Écrire que l’œuvre de Jean Giraud / Moebius (1938-2012) est complexe et multiforme relève de l’évidence. Non seulement il a mené deux carrières parallèles : celle de Jean Giraud, consacrée essentiellement à Blueberry et celle de Moebius, consacrée à de nombreuses œuvres diverses, abordant le cinéma ou le jeu vidéo en plus de la bande dessinée (il a même essayé d’amorcer une troisième carrière, graphiquement intermédiaire, sous le pseudonyme de « Jean Gir ») ; mais en plus, au sein même de ces deux carrières parallèles, il n’a eu de cesse de se remettre constamment en question, renouvelant régulièrement son style (ses styles, devrais-je sans doute dire). À quelques années, voire de mois, d’intervalle, il était capable de pousser ses recherches graphiques et narratives dans des directions extrêmement variées.
Depuis des années, j’essaie de m’y retrouver au sein de ce labyrinthe complexe et d’une richesse inouïe, tentant de repérer les points d’inflexion dans le parcours de jean Giraud, d’en appréhender les recherches parallèles ou successives, d’en comprendre les évolutions, les repentirs, etc. Pour ce faire, j’ai divisé sa carrière en plusieurs périodes (avec forcément une certaine dose d’arbitraire) que je vais décrire succinctement dans quelques posts : 1956-1966 : Les années d’apprentissage ; 1968-1972 : Tout pour Blueberry ; 1973-1980 : Moebius et l’explosion baroque ; 1980-1990 : La quête de l’épure, l’époque classique ; 1991-2001 : En quête d’un nouveau souffle ? 2002-2012 : Les années de synthèse.
Les années d’apprentissage (1956-1966)
Publications principales :
- Publications dans diverses revues de 1956 à 1962 ;
- Blueberry (tomes 1 à 6) : premier cycle des guerres indiennes et L’Homme à l’étoile d’argent.
L’éclosion du talent de Jean Giraud fut progressive. De 1956 à 1962, il a publié de nombreux récits complets dans plusieurs revues (Fripounet et Marisette, Cœurs Vaillants, Bonux Boy…), souvent des westerns. Son style est encore assez malhabile et ces récits n’ont pas été réédités depuis leur parution initiale.
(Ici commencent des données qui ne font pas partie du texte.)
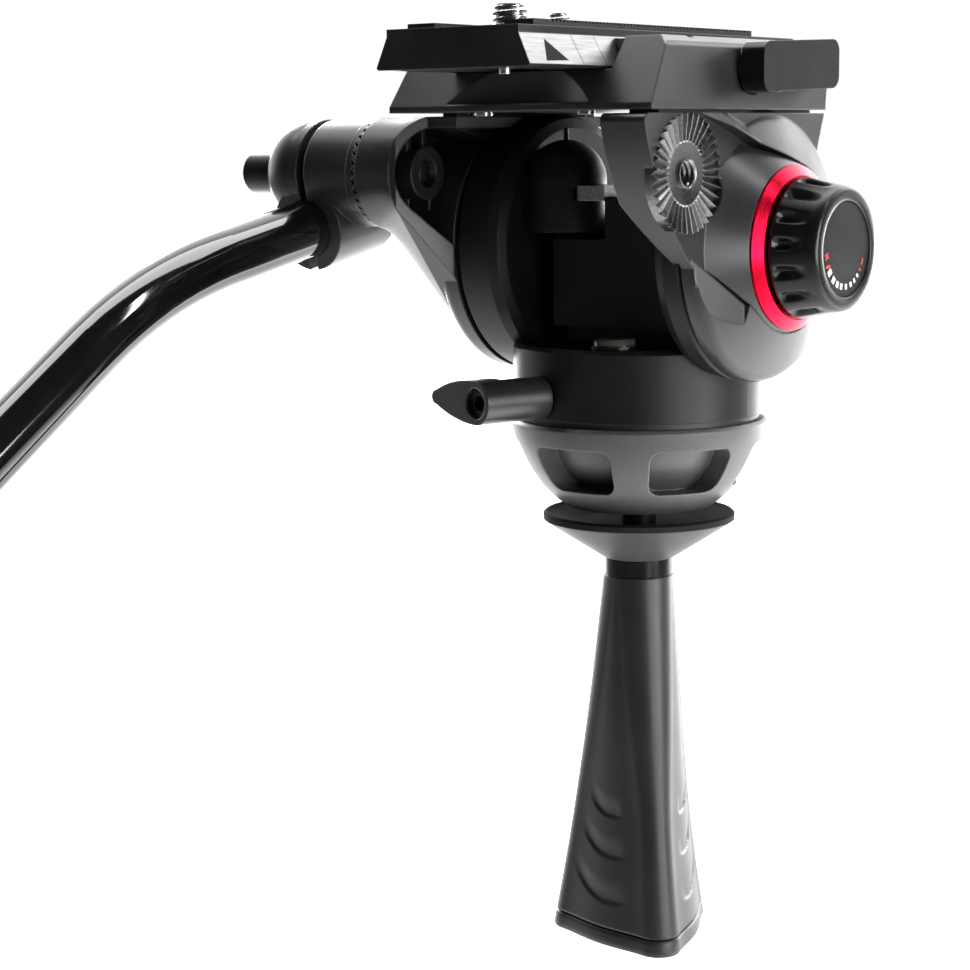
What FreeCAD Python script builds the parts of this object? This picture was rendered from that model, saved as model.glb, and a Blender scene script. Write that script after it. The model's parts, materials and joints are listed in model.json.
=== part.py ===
import FreeCAD, Part
import math
import os
import re
import Sketcher
from FreeCAD import Placement, Rotation, Vector

# Fluid pan and tilt video head on a 75 mm levelling half ball, with its bowl clamp handle.
# Millimetres. The origin is the centre of the half ball's sphere, on the pan axis.
# +Z is up, +X runs along the tilt axis to the drag knob, -Y is the operator's side.

doc = FreeCAD.newDocument("VideoHead")
sheet = doc.addObject("Spreadsheet::Sheet", "Size")

SIZES = {
    # how far a cut runs past the face that it opens, and a length that runs through any piece
    "past": 1.0, "long": 120.0,
    # fits: a pressed or screwed seat, a turning fit, a face that slides past another
    "seat_gap": 0.02, "thread_gap": 0.05, "running_gap": 0.05, "face_gap": 0.2,
    # levelling half ball
    "ball_radius": 37.5, "ball_flat_z": -31.0, "ball_rim_z": -6.4, "ball_top_z": -5.4,
    "ball_bevel": 0.9, "pocket_count": 6, "pocket_angle": 42.0, "pocket_turn": -90.0,
    "pocket_top_z": -11.5, "pocket_bottom_z": -24.5, "pocket_depth": 6.0, "pocket_corner": 3.2,
    "ball_cavity_radius": 24.0, "ball_cavity_depth": 8.6,
    # tie rod and bowl clamp handle
    "rod_radius": 5.0, "rod_end_z": -98.0, "rod_seat_depth": 9.0, "rod_tip_gap": 0.5,
    "saucer_rim_z": -33.0, "saucer_radius": 27.8, "saucer_rim": 2.2, "saucer_lip": 2.2,
    "saucer_dish": 3.2, "saucer_waist_z": -46.5, "saucer_waist_radius": 10.4,
    "saucer_bore_gap": 0.3, "saucer_hub_drop": 2.0, "saucer_flat": 8.0, "saucer_edge": 0.6,
    "saucer_lip_round": 0.8, "saucer_flare": 9.4, "saucer_flare_rise": 6.0,
    "neck_radius": 9.9, "neck_gap": 0.2,
    "handle_top_z": -51.6, "handle_bottom_z": -160.5, "handle_turn": -36.0,
    "throat_reach": 0.6, "throat_radius": 9.7, "upper_drop": 39.2, "upper_reach": 7.0,
    "upper_radius": 7.9, "middle_drop": 69.7, "middle_reach": 13.6, "middle_radius": 5.7,
    "lower_drop": 89.3, "lower_reach": 16.6, "lower_radius": 5.9, "foot_reach": 19.2,
    "foot_radius": 6.9, "insert_radius": 8.0, "insert_height": 22.0, "handle_bore_depth": 60.0,
    "handle_well_room": 0.6, "cap_height": 7.0, "cap_seam": 0.7, "cap_core_radius": 9.0,
    # pan axis
    "base_radius": 36.3, "base_bottom_z": -3.7, "base_top_z": 16.5, "base_edge": 1.2,
    "thrust_outer": 34.5, "thrust_inner": 31.0, "spindle_radius": 8.0, "spindle_room": 0.5,
    "spindle_flange": 23.6, "flange_thick": 5.6, "spindle_top_z": 11.6,
    "pan_cavity_radius": 30.0, "pan_cavity_top_z": 5.0, "drum_rim_thick": 2.6,
    "drum_floor_thick": 2.0, "drum_clear": 0.3, "case_clear": 0.4, "bush_wall": 3.0,
    "bush_height": 4.0, "circlip_radius": 10.4, "circlip_thick": 1.4, "circlip_room_z": 13.0,
    "ball_screw_circle": 17.0, "ball_screw_count": 3, "ball_screw_turn": 30.0, "ball_screw_radius": 2.5,
    "ball_screw_head": 4.2, "ball_screw_head_high": 2.6, "ball_screw_grip": 9.0,
    "ball_screw_tip_gap": 0.5,
    # pan controls
    "lock_turn": -105.0, "lock_z": 2.6, "lock_hub_radius": 6.0, "lock_hub_end": 59.2,
    "lock_wing_reach": 18.2, "lock_wing_tip": 2.0, "lock_wing_thick": 9.0,
    "lock_wing_rise": 0.4, "lock_wing_high": 5.5, "lock_wing_low": 4.8,
    "lock_hub_gap": 0.4, "lock_bolt_radius": 2.9,
    "lock_socket_radius": 2.39, "lock_socket_depth": 2.16,
    "lock_head_radius": 4.2, "lock_head_thick": 3.6, "lock_head_depth": 5.0,
    "shoe_radius": 3.9, "shoe_length": 3.0, "shoe_gap": 0.1, "drag_turn": 90.0, "drag_z": 5.6,
    "drag_knob_radius": 7.4, "drag_knob_end": 47.0, "drag_knob_gap": 0.5, "drag_knob_edge": 0.8,
    "drag_face_thick": 3.0, "drag_stem_radius": 3.0, "drag_flutes": 10, "drag_flute_half": 0.96,
    "drag_flute_depth": 0.7,
    # tilt axis and the fixed drums of the pan housing
    "tilt_z": 44.0, "drum_radius": 37.0, "drum_face": 37.2, "drum_edge": 0.8,
    "drum_inner_round": 4.0,
    "left_drum_inner": 22.5, "right_drum_inner": 28.0, "block_left": 15.8, "block_near": 20.0,
    "block_foot_z": 21.4, "block_foot_set_back": 3.0, "block_top_z": 46.0,
    "block_high_left": 2.0, "block_high_z": 58.0, "core_near": 8.0, "core_far": 26.0,
    "core_top_z": 52.0, "column_x": -14.7, "column_y": -15.0, "column_radius": 11.5,
    "column_foot_z": 48.0, "column_shoulder_z": 62.2, "column_pin_radius": 0.7,
    "column_pin_height": 3.4, "tab_left": -9.8, "tab_right": 3.2, "tab_z": 56.8,
    "tab_thick": 4.2, "tab_reach": 2.0, "tab_depth": 12.0,
    "axle_radius": 6.0, "axle_half": 44.0, "tilt_bush_wall": 3.0, "bush_length": 6.0, "axle_room": 0.9,
    "drum_cavity_radius": 31.0, "left_cavity_depth": 11.0, "right_cavity_depth": 7.2,
    "case_wall": 1.6, "case_fit": 0.2, "case_set_back": 0.6, "rotor_gap": 0.8, "brake_thick": 3.0,
    "brake_clear": 1.0, "spring_core_gap": 1.5, "spring_turns": 4, "spring_wire": 1.1,
    "spring_pitch": 4.2, "spring_width": 5.0,
    "vial_x": 9.0, "vial_y": -25.5, "vial_radius": 6.0, "vial_low_z": 14.2, "vial_top_z": 19.6,
    "vial_cup_wall": 0.9, "vial_cup_top_z": 17.4,
    # tilting arms
    "arm_face": 38.2, "arm_outer": 46.0, "arm_radius": 37.2, "arm_round": 4.5, "arm_inner": 28.0,
    "right_rim_x": 43.0, "right_rim_round": 5.0, "right_block_x": 43.2, "land_top_x": 46.4,
    "land_foot_x": 42.0, "land_spread": 5.0, "arm_top_z": 80.4, "arm_near": -59.6,
    "arm_far": 29.2, "arm_waist_y": 25.6, "arm_waist_z": 70.5, "arm_swoop_y": -51.0,
    "arm_swoop_z": 57.4, "arm_foot_y": -36.9, "arm_foot_z": 40.0, "arm_corner": 2.2,
    "arm_bevel_z": 57.0, "arm_bevel_foot_z": 37.5, "arm_shim": 3.0,
    "arm_hook_y": 7.0, "arm_hook_drop": 9.0, "arm_heel_rise": 12.0, "arm_drum_gap": 1.2,
    "shim_near_gap": 6.0, "shim_near_past": 3.0, "land_edge": 0.4,
    "ramp_near": -38.0, "ramp_far": -20.0, "boss_inset": 2.5,
    "rosette_y": -40.0, "rosette_z": 64.7, "rosette_radius": 15.6, "rosette_flat": 8.6,
    "rosette_thick": 4.0, "rosette_proud": 1.2, "tooth_count": 36, "tooth_depth": 1.3,
    "socket_radius": 4.1, "recess_floor_x": 41.8, "recess_margin": 0.9, "cone_foot": 32.5,
    "ring_seat": 50.2, "ring_outer": 22.45, "ring_inner": 19.6, "ring_front": 53.0,
    "ring_bore": 14.0, "ring_edge": 0.7,
    "left_boss_face": 58.6, "left_boss_extra": 0.6, "left_boss_taper": 0.8,
    "left_boss_shift_y": 3.0, "left_boss_shift_z": 1.5, "left_wall": 3.0, "left_belt": 34.0,
    "room_shift_y": 18.0, "room_drop": 9.3, "room_spread": 2.0, "rib_offset": 3.4,
    "rib_thick": 1.6, "rib_run": 8.0, "rib_height": 20.0, "low_rib_y": 4.0,
    "low_rib_thick": 1.8, "low_rib_run": 9.0, "low_rib_drop": 21.0, "web_past": 4.0,
    "left_boss_bore": 7.4, "left_rim_near": -53.0, "left_web_inner": 31.0, "left_web_thick": 3.2,
    "left_blade_near": -30.0, "arm_screw_x": 35.4, "arm_screw_radius": 2.0,
    "arm_screw_head": 3.5, "arm_screw_head_high": 4.0, "arm_screw_socket": 1.6,
    "arm_screw_socket_up": 2.0, "screw_head_room": 0.2, "screw_tip_room": 0.5,
    "arm_screw_head_z": 90.0, "arm_screw_tip_z": 77.0,
    "arm_screw_near": -34.0, "arm_screw_far": 21.0, "under_screw_x": 17.0,
    "under_screw_y": -50.0, "under_screw_radius": 1.5, "under_screw_head": 2.4,
    "under_screw_head_high": 1.0, "under_screw_depth": 5.9, "under_screw_tip_gap": 0.1,
    # tilt drag knob
    "knob_start": 53.6, "knob_end": 67.2, "knob_root_radius": 19.2, "knob_end_radius": 16.6,
    "knob_flutes": 15, "flute_width": 3.6, "dial_radius": 12.7, "dial_sink": 0.5,
    "dial_thick": 1.6, "dial_gap": 0.1, "knob_edge": 1.2, "knob_edge_step": 0.3,
    "knob_edge_round": 1.0, "flute_depth": 1.7, "flute_end": 3.4, "flute_run_out": 0.9,
    "flute_clear": 4.0, "stem_radius": 4.0, "stem_start": 45.2,
    # tilt lock lever
    "tilt_lock_start": 46.6, "tilt_lock_hub": 7.0, "tilt_lock_thick": 8.4,
    "tilt_lock_reach": 21.0, "lever_room": 1.0, "tilt_lock_tip": 3.0, "tilt_lock_turn": 25.0,
    "tilt_lock_step": 2.9, "tilt_lock_waist": 1.0, "tilt_lock_skin": 2.5, "tilt_stem_radius": 3.0,
    "tilt_stem_gap": 0.3, "stem_tip_gap": 0.1,
    # camera platform
    "platform_bottom_z": 81.25, "platform_half": 43.2, "platform_near": -58.5,
    "platform_far": 29.8, "jaw_top_z": 100.2, "jaw_half": 41.0, "platform_rake": 11.0,
    "platform_far_rake": 6.0, "platform_foot": 1.6,
    "channel_floor_z": 91.7, "jaw_mouth": 27.0, "jaw_mouth_top": 28.0, "jaw_bevel": 2.6,
    "near_scoop_radius": 45.0, "near_scoop_depth": 7.0,
    "near_scoop_skin": 2.0, "jaw_bevel_out": 0.2,
    # sliding camera plate
    "plate_near": -85.1, "plate_far": 53.9, "plate_top_z": 102.3, "plate_bottom_z": 91.9,
    "plate_top_half": 21.3, "plate_foot_half": 24.9, "plate_lip": 2.0, "plate_corner": 6.0,
    "dovetail_gap": 0.3, "foot_bevel": 0.6, "slot_room": 0.4, "slot_depth": 5.2, "slot_half": 9.4,
    "pad_near": -77.6, "pad_far": 27.0, "pad_inner": 11.4, "pad_outer": 20.4, "pad_high": 1.6,
    "pad_rib": 1.6, "pad_border": 8.0, "pad_groove": 0.72, "pad_groove_depth": 0.6, "pad_sink": 0.8,
    "stop_pin_radius": 1.5, "stop_pin_high": 3.0, "stop_pin_proud": 1.4, "stop_pin_x": 8.0,
    "stop_near_inset": 12.0, "stop_far_inset": 4.0,
    "big_screw_y": -60.3, "big_screw_radius": 4.7, "big_screw_top_z": 109.2,
    "small_screw_y": -38.5, "small_screw_radius": 3.15, "small_screw_top_z": 107.6,
    "screw_head_radius": 8.4, "screw_head_thick": 3.6, "screw_head_up": 0.5,
    "screw_slot_wide": 1.6, "screw_slot_deep": 1.3, "screw_neck_cut": 0.9,
    "screw_thread_up": 0.3, "screw_washer_thick": 0.9, "screw_washer_gap": 0.1,
    "big_slot_near": -68.0, "big_slot_far": -53.0, "small_slot_near": -45.0,
    "small_slot_far": 20.0, "thread_pitch": 1.5875, "small_pitch": 1.27, "thread_depth": 0.7,
    # plate clamp
    "gib_near": -44.0, "gib_far": 26.0, "gib_room": 1.1, "gib_float": 0.1, "gib_top_gap": 0.4,
    "clamp_y": -9.5, "clamp_z": 92.3, "clamp_start": 43.6, "clamp_thick": 7.0,
    "clamp_hub_radius": 6.7, "clamp_corner": 3.4, "clamp_reach": 33.5, "clamp_stem_radius": 3.5,
    "clamp_stem_end": 28.8, "clamp_hub_back": 1.4, "clamp_rise": 1.6, "clamp_skin": 2.0,
    "clamp_hub_room": 0.5, "clamp_stem_room": 3.0, "catch_y": 6.0, "catch_radius": 3.6, "catch_out": 2.6,
    "catch_travel": 2.2, "catch_spring_radius": 2.4, "catch_pocket": 9.0, "catch_z": 88.0,
    "catch_recess": 1.0, "catch_spring_length": 3.0, "catch_spring_wall": 0.7,
    # pan bar and its clamp
    "bar_x": -80.0, "bar_drop": 13.2, "bar_radius": 8.25, "bar_dip": 11.6, "bar_tail": 20.0,
    "bar_lead": 48.0, "bar_bend_radius": 140.0, "bar_bend": 22.6, "bar_end": 215.0,
    "bar_wall": 1.5, "grip_radius": 13.5, "grip_length": 115.0, "grip_overrun": 4.0, "grip_round": 3.0,
    "plug_thick": 4.0, "plug_cap": 1.6, "clamp_gap": 3.0, "clamp_body_start": 62.7,
    "clamp_radius": 15.4, "clamp_collar_radius": 12.4, "clamp_collar_half": 12.5, "dome_end": 98.0,
    "dome_end_radius": 8.6, "dome_knee": 3.0, "dome_shoulder": 11.9, "dome_swell": 1.6,
    "clamp_bolt_radius": 4.0, "bolt_head_radius": 6.0, "bolt_head_end": 112.0,
    "bolt_head_gap": 0.1, "bolt_head_round": 1.0, "bolt_past": 1.0, "bolt_tip": 49.0,
    "bolt_socket": 2.9, "bolt_socket_depth": 5.0,
}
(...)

Le premier grand changement a lieu lorsque Jijé le prend sous son aile et lui fait encrer un épisode de Jerry Spring, La Route de Coronado. Puis, en 1963, c’est le début de la grande aventure de Blueberry. Jean-Michel Charlier lui offre sa chance en le faisant dessiner cette série western dans le jeune hebdomadaire Pilote. Pendant des années, Jean Giraud se consacre alors essentiellement aux aventures de ce militaire atypique. Sur un scénario encore très classique de Jean-Michel Charlier, son dessin reste traditionnel. Très proche de celui de son maître Jijé au début du premier cycle des guerres indiennes (cinq albums prépubliés dans Pilote de 1963 à 1965), il acquiert progressivement sa propre personnalité. Les premiers albums restent encore maladroits : le dessin des visages manque de stabilité, les décors sont souvent frustres. Progressivement, Jean Giraud parvient à dompter son instabilité graphique, ses difficultés à reproduire les traits de ses personnages de façon stable (il dut cependant lutter contre ce travers tout au long de sa carrière) ; grâce à l’apprentissage avec Jijé, son encrage au pinceau s’est amélioré ; il va l’enrichir peu à peu, notamment en ajoutant des hachures, souvent à la plume.
Quoi qu’il en soit, ces premiers albums (les cinq du premier cycle des guerres indiennes puis L’Homme à l’étoile d’argent ne laissent pas encore pleinement transparaître le futur talent du dessinateur. Cela va rapidement changer avec les quatre albums suivants, qui constituent le deuxième cycle des guerres indiennes.